Zagora'dan yaklaşık bir saat uzaklıkta çölün içindeki çadırlarımıza vardığımızda açıkçası biraz moralimiz bozuldu. Çünkü uzaklarda da olsa hala medeniyetin ışıklarını görüyorduk. Hava kararıp da başımızın üzeri milyonlarca yıldızla dolunca keyfimiz biraz yerine geldi. Gerçi biz bu gökyüzünü Bafa gölü kıyısında kaldığımız otelde elektrikler kesilince de görmüştük, yani bu kadar uzaklara gelmeye gerek yok bunun için.
Ben bu kaldığımız çöle çölcük demeyi tercih ediyorum zira tam anlamıyla bir çöl sunmuyor bize.
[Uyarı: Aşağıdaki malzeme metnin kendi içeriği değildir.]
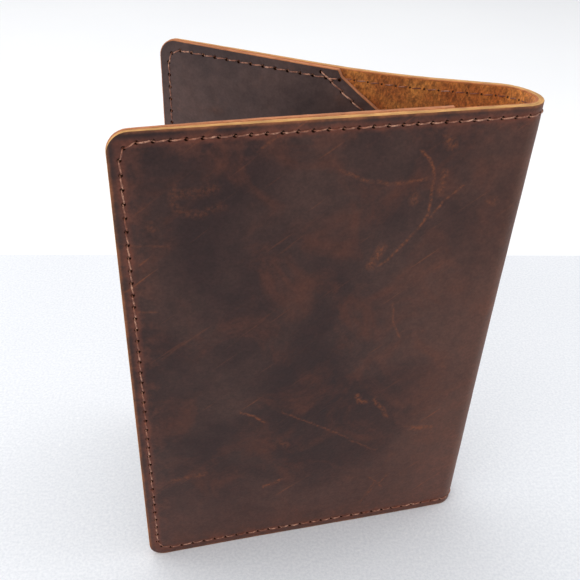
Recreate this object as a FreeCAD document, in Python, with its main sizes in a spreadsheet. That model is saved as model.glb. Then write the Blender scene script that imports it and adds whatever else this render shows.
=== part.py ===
import FreeCAD, Part
import math
import os
import Sketcher

# Passport holder: one leather folded round at the spine, a sewn pocket inside each cover, and saddle-stitched
# seams, each of two threads. It stands open on its lower edges. Millimetres, +Z up, origin under the middle of
# the bounding box. +X runs along the back cover towards the spine, +Y from the back cover to the front cover.

SIZES = [
    ("cover_height", 142.0, "height of the covers"),
    ("cover_width", 103.75, "free edge to the middle of the fold, along the leather"),
    ("shell_thickness", 2.1, "outer leather"),
    ("pocket_thickness", 1.6, "pocket leather"),
    ("corner_radius", 5.0, "free corners of the covers and pockets"),
    ("tight_radius", 5.6, "outer radius of the fold beside the back cover"),
    ("tight_turn", 100.0, "degrees turned at that radius"),
    ("loose_radius", 11.0, "outer radius of the fold beside the front cover"),
    ("loose_turn", 58.0, "degrees turned at that radius"),
    ("fold_middle", 7.15, "start of the fold to the middle of the leather"),
    ("lead_length", 12.0, "flat stretch of the front cover beside the fold"),
    ("bow_length", 32.0, "stretch of the front cover that bows outwards"),
    ("bow_turn", 12.5, "degrees that the bow turns back"),
    ("pocket_depth", 78.4, "free edge to the pocket's mouth"),
    ("mouth_top", 49.7, "top edge of the front pocket, to its diagonal"),
    ("mouth_slope", 35.7, "diagonal mouth below the horizontal, degrees"),
    ("slot_gap", 0.1, "room behind each pocket for the passport's cover, besides the mouth's thread"),
    ("seam_margin", 2.6, "cut edge to the perimeter seam"),
    ("seam_corner", 3.8, "radius of the seam at a free corner"),
    ("seam_land", 5.0, "sewn border where pocket and outer leather touch"),
    ("mouth_margin", 3.0, "pocket mouth to the row of stitches along it"),
    ("stitch_pitch", 3.5, "wanted distance between stitch holes"),
    ("hole_radius", 0.65, "stitch hole"),
    ("thread_radius", 0.2, "sewing thread"),
    ("thread_spread", 0.27, "each thread off the middle of a hole"),
    ("thread_lift", 0.05, "thread clear of the leather it lies on"),
    ("body_gap", 0.3, "gap between the leathers of two bodies"),
]

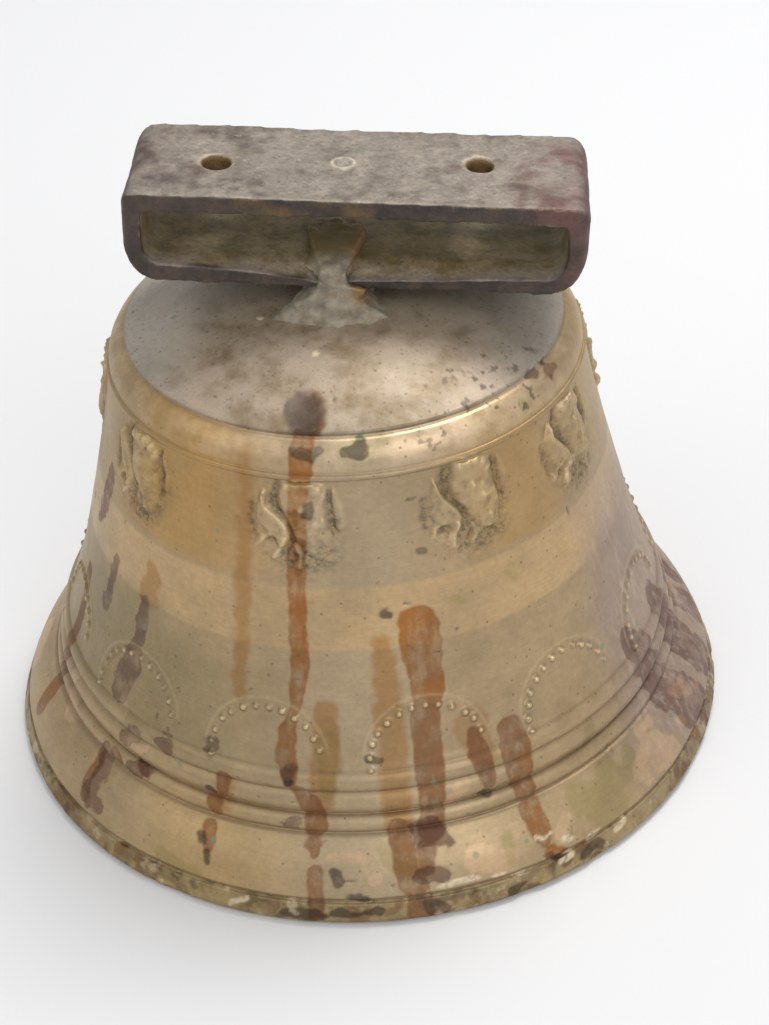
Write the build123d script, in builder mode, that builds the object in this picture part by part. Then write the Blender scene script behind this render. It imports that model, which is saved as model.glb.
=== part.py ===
from build123d import *

import math
import os

# Alpine cast cow bell with a wide strap loop, in millimetres.
# Frame: the origin is the centre of the mouth, +Z runs up the bell's axis,
# and the strap loop is long in X. The bell stands on its mouth rim at Z = 0.

os.makedirs("parts", exist_ok=True)

# ---- bell shell: outside ----
MOUTH_R = 95.0
CROWN_TOP_Z = 128.7
SHOULDER_R, SHOULDER_Z = 54.0, 117.1  # where the crown dome meets the groove
RIM_FLAT_R = 93.6  # outer edge of the flat that the bell stands on
LIP_GROOVE_Z, LIP_GROOVE_R = 6.2, 92.7
WAIST_FOOT = (78.4, 34.8)  # (radius, height) just above the rings
WAIST_HEAD = (59.0, 107.4)  # just under the shoulder band

# ---- bell shell: inside ----
RIM_INNER_R = 89.8
CROWN_SEAT_R, CROWN_SEAT_Z = 12.0, 122.2  # flat seat for the staple's collar
INNER_SHOULDER = (47.0, 112.6)

# ---- strap loop: a cast frame, tilted about Y, low end at +X ----
LOOP_W, LOOP_D, LOOP_H = 108.7, 36.0, 22.8
LOOP_X, LOOP_Z = 4.5, 133.7  # centre of its underside
LOOP_TILT = math.radians(3.68)
BAR_T = 4.6  # top and bottom bars
END_T = 4.8  # end walls
LOW_CORNER_R, HIGH_CORNER_R = 10.0, 4.0  # outline seen from the front
SLOT_LOW_R, SLOT_HIGH_R = 4.5, 2.0
FRONT_CORNER_R, BACK_CORNER_R = 3.4, 4.4  # outline seen from above
HOLE_R = 3.1
HOLE_WEAR = 0.8  # worn chamfer round each hole
HOLE_SPOTS = [(-33.5, -0.4), (28.5, 2.1)]  # on the loop's top face

# ---- neck: the bronze run round the loop's floor ----
# places are (along the loop, across it), from the loop's centre
FOOT_X = -4.6
FOOT_TOP_W = 10.0
FOOT_BASE = (22.0, 45.0)
LUMP_SPOT, LUMP_R = (-5.0, -2.0), 7.2
LUMP_TOP = 7.8  # above the loop's underside
TONGUE_X, TONGUE_W = -4.6, 6.0
TONGUE_Y = -19.6  # how far it laps over the loop's front

# ---- clapper hanger ----
SHANK_R = 3.5
COLLAR_R, COLLAR_T = 8.0, 4.2
STAPLE_WIRE_R, STAPLE_RING_R = 3.0, 9.0
LINK_WIRE_R, LINK_RING_R = 2.5, 7.5
EYE_WIRE_R, EYE_RING_R = 2.75, 7.25
HANG_GAP = 0.3  # play between one ring and the next
SWING_Z = 100.0  # centre of the staple's lower wire: the clapper's main pivot
SWAY_Z = 85.0  # centre of the link's lower wire: the second pivot

# ---- clapper ----
ROD_R = 5.0
BALL_R, BALL_Z = 17.0, 23.0
BALL_FLAT = 15.5  # half height between the ball's two flats
BALL_BORE_R = 4.0
PEEN_R, PEEN_T = 6.0, 3.0

dome_drop = CROWN_TOP_Z - SHOULDER_Z
DOME_R = (SHOULDER_R**2 + dome_drop**2) / (2 * dome_drop)
DOME_CENTRE_Z = CROWN_TOP_Z - DOME_R


def dome_z(radius):
    """Height of the crown's outer surface at a radius."""
    return DOME_CENTRE_Z + math.sqrt(DOME_R**2 - radius**2)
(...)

Yine de yiğidi öldür hakkını yeme demişler, hoşgeldiniz niyetine ikram edilen nane çayını içip, akşam yemeğimizi yedikten sonra kumlara uzanıp yıldızları izlemek çok güzeldi. Ancak anladık ki iki gün bir gecelik tur tam anlamıyla bir çöl deneyimi sunmuyor. Öte yandan 3 gün de çöl macerası için çok fazla. Bana bu yetti. Eğer Sahara ile ilgili büyük hayalleriniz varsa 4 güne kadar turlar var, onlara katılabilirsiniz. Çölde uyudum mu uyudum, bu bana yeter. Çok gerekli mi derseniz, bilemem, pek bana göre değilmiş onu anladım.
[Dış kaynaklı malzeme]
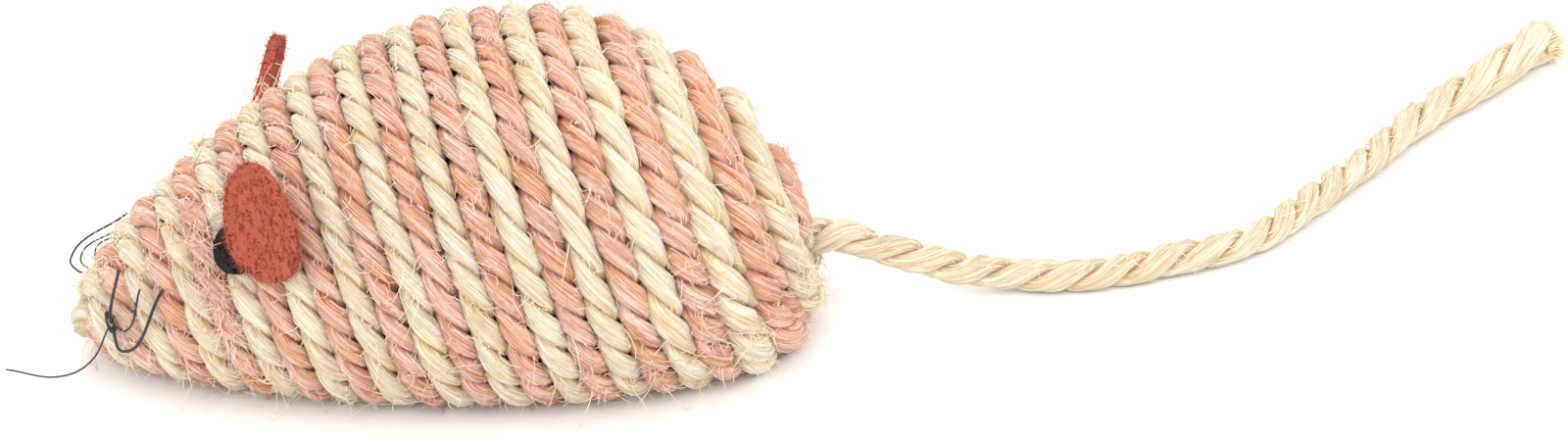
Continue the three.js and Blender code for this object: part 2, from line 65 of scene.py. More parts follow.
def buildCamera():
    az = radians(view["azimuth"])
    el = radians(view["elevation"])
    right = Vector((cos(az), sin(az), 0))
    back = Vector((sin(az) * cos(el), -cos(az) * cos(el), sin(el)))
    up = back.cross(right)
    aim = right * view["aimRight"] + up * view["aimUp"]
    camera = newObject("camera", bpy.data.cameras.new("camera"))
    turn = Matrix((right, up, back)).transposed().to_4x4()
    camera.matrix_world = Matrix.Translation(aim + back * view["distance"]) @ turn
    camera.data.sensor_fit = "HORIZONTAL"
    camera.data.sensor_width = view["sensorWidth"]
    camera.data.lens = view["sensorWidth"] * view["distance"] / view["frameWidth"]
    camera.data.clip_start, camera.data.clip_end = view["clip"]
    bpy.context.scene.camera = camera


buildCamera()
print("camera placed")


# What every piece uses

def colour(code):
    # sRGB hex to the linear values that a shader's socket takes
    parts = [int(code[i:i + 2], 16) / 255 for i in (0, 2, 4)]
    return tuple(p / 12.92 if p <= 0.04045 else ((p + 0.055) / 1.055) ** 2.4 for p in parts) + (1,)


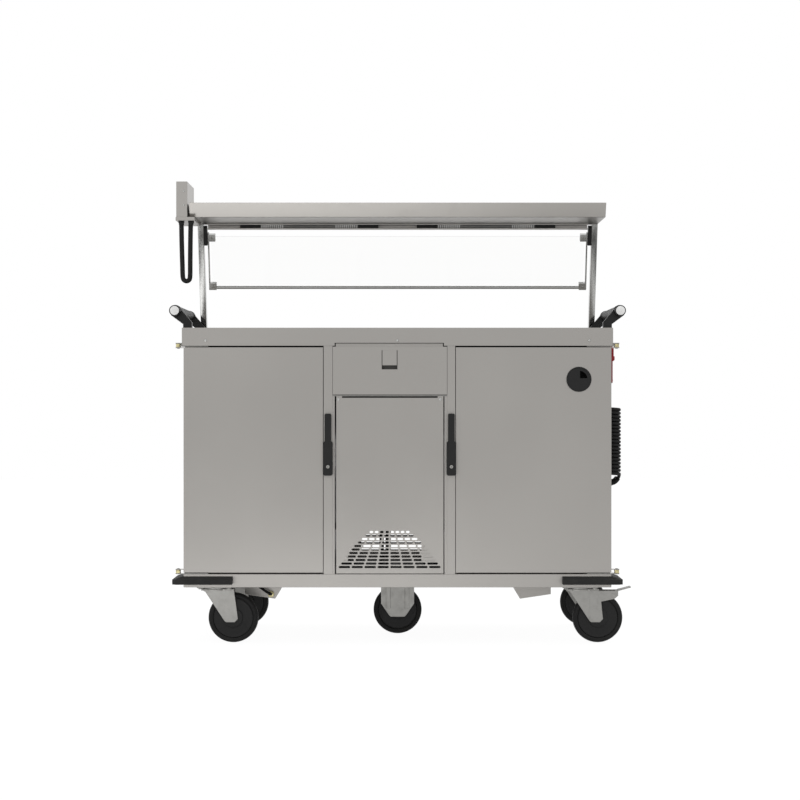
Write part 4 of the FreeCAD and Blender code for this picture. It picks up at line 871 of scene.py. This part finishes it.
class CART_OT_castors(bpy.types.Operator):
    """Castor plates, forks, pedals and wheels"""
    bl_idname = "cart.castors"
    bl_label = "Castors"

    def execute(self, context):
        edge = sizes().thin_edge
        refine("castor_plates", "zinc", edge)
        refine("centre_fork", "zinc", 0.0008)
        corners = {"front_left": (-1, -1), "front_right": (1, -1), "rear_left": (-1, 1),
                   "rear_right": (1, 1)}
        heads = []
        for where, (x, y) in corners.items():
            refine(f"fork_{where}", "zinc", 0.0008)
            middle = Vector((x * 0.583, y * 0.273, 0))
            axle = middle + Vector((0.0575, 0, 0.080))
            self.wheel(f"wheel_{where}", axle)
            heads += [facing(middle + Vector((dx, dy, 0.177)), (0, 0, -1))
                      for dx in (-0.046, 0.046) for dy in (-0.040, 0.040)]
            if x > 0:
                refine(f"brake_pedal_{where}", "zinc", edge)
        bolts("castor_bolts", heads, 0.0062, 0.0044, "cart")
        self.wheel("wheel_centre", Vector((0, 0, 0.080)))
        return {"FINISHED"}

    def wheel(self, node, axle):
        """A tyre with a crowned tread, and a dished centre with a raised hub."""
        steps = sizes().wheel_steps
        place = [facing(axle, (0, 1, 0))]
        side = [(62.2, 13.2), (63.9, 13.4), (64.9, 17.6), (66.4, 18.6), (72.5, 18.6), (75.6, 17.2),
                (78.2, 13.6), (79.6, 7.5), (80, 2.5)]
        tyre = side + [(r, -y) for r, y in reversed(side)]
        turned(f"{node}_tyre", [(r * MM, y * MM) for r, y in tyre], place, node, "tyre",
               steps)
        face = [(6.1, 22), (11, 22), (12, 21), (13.4, 21), (14.4, 22), (28, 22), (30, 21),
                (31, 17.6), (33, 16.4), (52, 15.6), (60, 15.6), (61.8, 16.8), (62.8, 16.4),
                (63.1, 13.2)]
        centre = face + [(r, -y) for r, y in reversed(face)]
        turned(f"{node}_disc", [(r * MM, y * MM) for r, y in centre], place, node, "hub_plastic",
               steps, (node,))


class CART_OT_bumpers(bpy.types.Operator):
    """Corner bumpers"""
    bl_idname = "cart.bumpers"
    bl_label = "Bumpers"

    def execute(self, context):
        refine("corner_bumpers", "bumper_rubber", 0.001, segments=3)
        return {"FINISHED"}


class CART_OT_stage(bpy.types.Operator):
    """White floor and background, soft lamps and the camera"""
    bl_idname = "cart.stage"
    bl_label = "Stage"

    def execute(self, context):
        self.floor()
        self.world()
        for name, place, aim, size, power in (
            ("front_softbox", (-2.4, -5.2, 3.4), (0, 0, 0.7), 4.5, 14),
            ("top_softbox", (0.3, 1.2, 4.2), (0, 0, 0.9), 3.5, 14),
        ):
            self.lamp(name, place, aim, size, power)
        self.camera()
        return {"FINISHED"}

    def seen(self, shader):
        """1 for camera, mirror and see-through rays, 0 for the light that shades a surface."""
        path = [shader.node("ShaderNodeLightPath", {}, {}, name)
                for name in ("Is Camera Ray", "Is Glossy Ray", "Is Transmission Ray")]
        return path[0].maths("MAXIMUM", path[0].maths("MAXIMUM", path[0], path[1]), path[2])

    def floor(self):
        mesh = bmesh.new()
        bmesh.ops.create_grid(mesh, x_segments=1, y_segments=1, size=14)
        data = bpy.data.meshes.new("floor")
        mesh.to_mesh(data)
        mesh.free()
        floor = bpy.data.objects.new("floor", data)
        bpy.context.scene.collection.objects.link(floor)
        shader = new_finish("floor_white")
        paint = shader.principled(Base_Color=(0.82, 0.82, 0.82, 1), Roughness=0.7)
        glow = shader.node("ShaderNodeEmission", {}, {
            "Color": (1, 1, 1, 1), "Strength": self.added_light(shader) + self.FLOOR_GLOW})
        share = self.seen(shader) * 0.9
        data.materials.append(shader.done(
            shader.node("ShaderNodeMixShader", {}, {0: share, 1: paint, 2: glow})))

    FLOOR_GLOW = 1.06
    PATCH_STRENGTH, PATCH_FADE, DIMMING = 2.05, 1.65, 0.28

    def added_light(self, shader):
        """Light that only glossy rays see: a patch before the cart, brighter than white.

        It isn't the background, which has a strength of 1: it adds light to the steel, for the
        gradient on the canopy's face, and so departs from an even, plain lighting. report.md names
        it as a departure from the lighting rule. Glossy rays see the rest of the floor dimmer.
        """
        mirror = shader.node("ShaderNodeLightPath", {}, {}, "Is Glossy Ray")
        here = shader.node("ShaderNodeTexCoord", {}, {}, "Object")
        x = shader.node("ShaderNodeSeparateXYZ", {}, {"Vector": here}, "X")
        y = shader.node("ShaderNodeSeparateXYZ", {}, {"Vector": here}, "Y")
        near = y.above(-1.9, -1.5) * (1 - y.above(-1.05, -0.8))
        fade = x.above(-0.5, 0.9) * self.PATCH_FADE
        return mirror * (near * (self.PATCH_STRENGTH - fade) - self.DIMMING)

    def world(self):
        shader = Shader(bpy.data.worlds.new("studio"))
        sky = shader.node("ShaderNodeBackground", {}, {"Color": (1, 1, 1, 1), "Strength": 1.0})
        bpy.context.scene.world = shader.done(sky, "ShaderNodeOutputWorld")

    def lamp(self, name, place, aim, size, power):
        light = bpy.data.lights.new(name, "AREA")
        light.shape = "DISK"
        light.size = size
        light.energy = power
        lamp = bpy.data.objects.new(name, light)
        lamp.matrix_world = facing(place, Vector(place) - Vector(aim))
        bpy.context.scene.collection.objects.link(lamp)

    def camera(self):
        """Level with the cart's middle and seven metres from its doors, on a long lens."""
        data = bpy.data.cameras.new("camera")
        data.lens = 99.4
        data.sensor_width = 36
        data.clip_end = 100
        camera = bpy.data.objects.new("camera", data)
        camera.location = (0.008, -7.355, 0.776)
        camera.rotation_euler = (math.pi / 2, 0, 0)
        bpy.context.scene.collection.objects.link(camera)
        bpy.context.scene.camera = camera


OPERATORS = (
    CART_OT_cabinet, CART_OT_deck, CART_OT_middle_bay, CART_OT_cooling, CART_OT_doors,
    CART_OT_hinges, CART_OT_handles, CART_OT_canopy, CART_OT_guard, CART_OT_switch,
    CART_OT_cords, CART_OT_castors, CART_OT_bumpers, CART_OT_stage,
)


class CART_PT_panel(bpy.types.Panel):
    """The settings and one button for each group of pieces"""
    bl_idname = "CART_PT_panel"
    bl_label = "Salad Bar"
    bl_space_type = "VIEW_3D"
    bl_region_type = "UI"
    bl_category = "Salad Bar"

    def draw(self, context):
        layout = self.layout
        for group in (context.scene.cart_sizes, context.scene.cart_colours):
            box = layout.box()
            for name in group.bl_rna.properties.keys():
                if name not in ("rna_type", "name"):
                    box.prop(group, name)
        for operator in OPERATORS:
            layout.operator(operator.bl_idname)


CLASSES = (CartSizes, CartColours, *OPERATORS, CART_PT_panel)


def register():
    for made in CLASSES:
        bpy.utils.register_class(made)
    bpy.types.Scene.cart_sizes = bpy.props.PointerProperty(type=CartSizes)
    bpy.types.Scene.cart_colours = bpy.props.PointerProperty(type=CartColours)


def unregister():
    del bpy.types.Scene.cart_colours
    del bpy.types.Scene.cart_sizes
    for made in reversed(CLASSES):
        bpy.utils.unregister_class(made)


def main():
    """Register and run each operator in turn."""
    register()
    bpy.context.scene.view_settings.view_transform = "Standard"
    for operator in OPERATORS:
        group, name = operator.bl_idname.split(".")
        getattr(getattr(bpy.ops, group), name)()


if __name__ == "__main__":
    main()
Ertesi sabah kahvaltımızı ettikten sonra -ki bu gün doğumundan hemen sonra oluyor- yola koyulduk. Bir önceki gün heyecanla geçtiğimiz yerleri yalnızca bir kaç mola vererek geçip Marakeş'e döndük. Giderken Ourzazate'de inip Fes'e gitmek üzere otobüse binme planı yapmıştık ancak bayram dolayısıyla otobüs seferlerinin az olduğunu öğrendiğimiz için riske atmamak için Marakeş'e geri döndük. Otobüssüzlükten bir yerlerde kalacaksak orası Marakeş olsun dedik. Ayrıca iki günde yaptığımız 720 kmden sonra Fes'e gitmek de gözümüzde büyüdü açıkçası ve Essasouira'ya gitmeye karar verdik.
Fas'ta trenle seyahat edebileceğiniz şehirler oldukça az. Kazablanka, Marakeş, Rabat, Fes ve Tangier gibi büyük şehirlere gidilebiliyor trenle. Ancak mesela Marakeş'ten Fes'e gitmek için Kazablanka üzerinden bir U çiziyor demiryolu. O yüzden tren olup olmadığı ile birlikte hangi güzergahı izlediğini araştırmak da önemli tur planını yapmadan önce. Otobüs ağı daha gelişmiş, devletin işlettiği CTM otobüs firması en yaygın olanı. Bir de özel bir otobüs firması var, onlar biraz daha konforluymuş. Otobüs garından kalkan başka otobüsler de varmış ama kimse tavsiye etmiyor, çok durup kalkıyorlarmış.
Sonuçta Essasouira'ya giden otobüs bulamadık. Bayram dolayısıyla doluymuş hepsi. Biz de Essasouira'nın güneyindeki Agadir'e otobüs bulabildiğimiz için oraya gitmeye karar verdik ve biletlerimizi aldık. Marakeş'ten Agadir'e gitmek 105 dh. Çok ilginç ki bagaj içinde parça başına ayrıca 5 dh ödüyorsunuz. Otobüsler çok konforlu değil ama Kazablanka'dan Marakeş'e yaptığımız tren yolculuğunu düşünürsek üzerine konuşmaya bile değmez, gayet rahattı.
Çıkardığımız dersler:
Her çöl, hayalinizdeki çöl gibi olmayabilir.
İspanyollarla yolculuk yapıyorsanız müzik çalarınızın şarjı tam olacak.
Fas için ucuz diyenlere inanmayın.
Zagora'da yeterince su alın yanınıza yoksa bedeviler çölde kazıklar sizi.